But I think we get stuck on the number, we get stuck on you need to talk to three people about what their price would be. And it is three different best guesses from whatever treasure map is out there right now that may or may not lead to the right ending point. You've mentioned that you've switched away from this. I mean, we know tons of reasons why estimating can be a trap and we could dig into that for hours, but I'm interested in hearing, how do you give a client an idea of what they should budget on their project and do you do it all at once? Cause the way Dwayne and I coach on it may be different from what w what you're doing. So share with us how, how you got off the free estimate train, and you're doing something different now. [08:12.4]

Paul: Yeah, no. So the largest shift I'll give some credit to the group, Remodeler's Advantage, they introduced me to the idea of design build. And design build was the fundamental shift for me that led me away from pre estimating and producing massive amounts of estimates and burning out estimators in the process and producing projects that weren’t truly ready for production to some degree, or at least having a project manager dance around to try and perform on a less than stellar production package. So.
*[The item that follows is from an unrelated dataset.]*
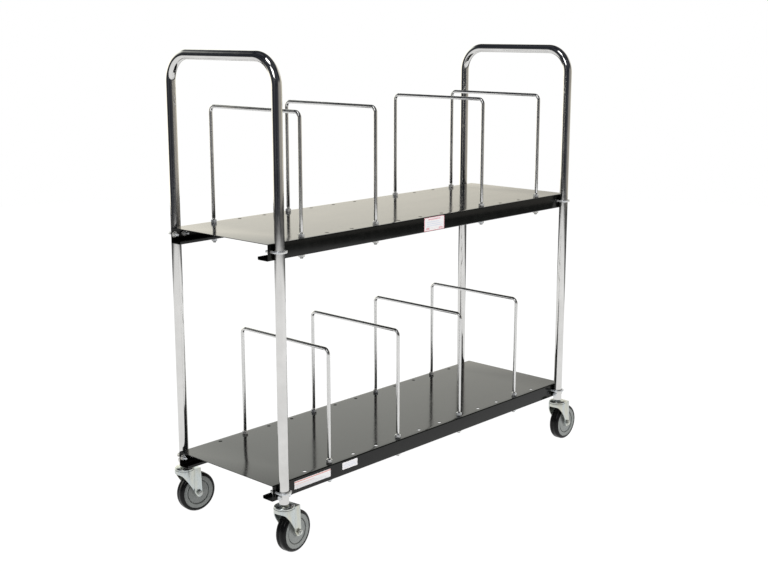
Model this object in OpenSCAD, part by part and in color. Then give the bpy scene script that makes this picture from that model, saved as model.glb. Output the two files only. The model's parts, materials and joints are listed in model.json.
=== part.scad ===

Duane: So what you're saying is prior you used to estimate for free, and I'm sure that led to designing stuff for free a lot as well.

Paul: Absolutely, absolutely. Not fully vetted out, designing on the fly sometimes trying to deliver a superior customer service, but not having everything we needed to do it. So the switch to design build once it was introduced, this is the idea for folks that don't know design build approach. [09:10.4]

This is where you're going to work with the client holistically on what Dave mentioned, what the why's are, what is the future state, what is the outcome, why this property, how do you want to make it, what you want it to be? And being able to offer a solution in terms of design, in terms of their financing and, you know, working with them. And by the way, having them pay your team of professionals to do this and there's value in it, that's design build, but that's where it started for me, Dave is when I was introduced to design build model. And that's when I realized, gosh, the people I'm paying for this can be paid for this too. And there's a lot of value and changing that. And you know, when you talk about, so that's, that's, that's the for, I guess one of the first questions is that's when I switched over discovering design and building the power of it and what it can deliver to my clients and what it can deliver to my team in terms of retention of project managers, talk about giving a fully developed package to somebody versus handing them something with a bunch of missing pieces. [10:24.7]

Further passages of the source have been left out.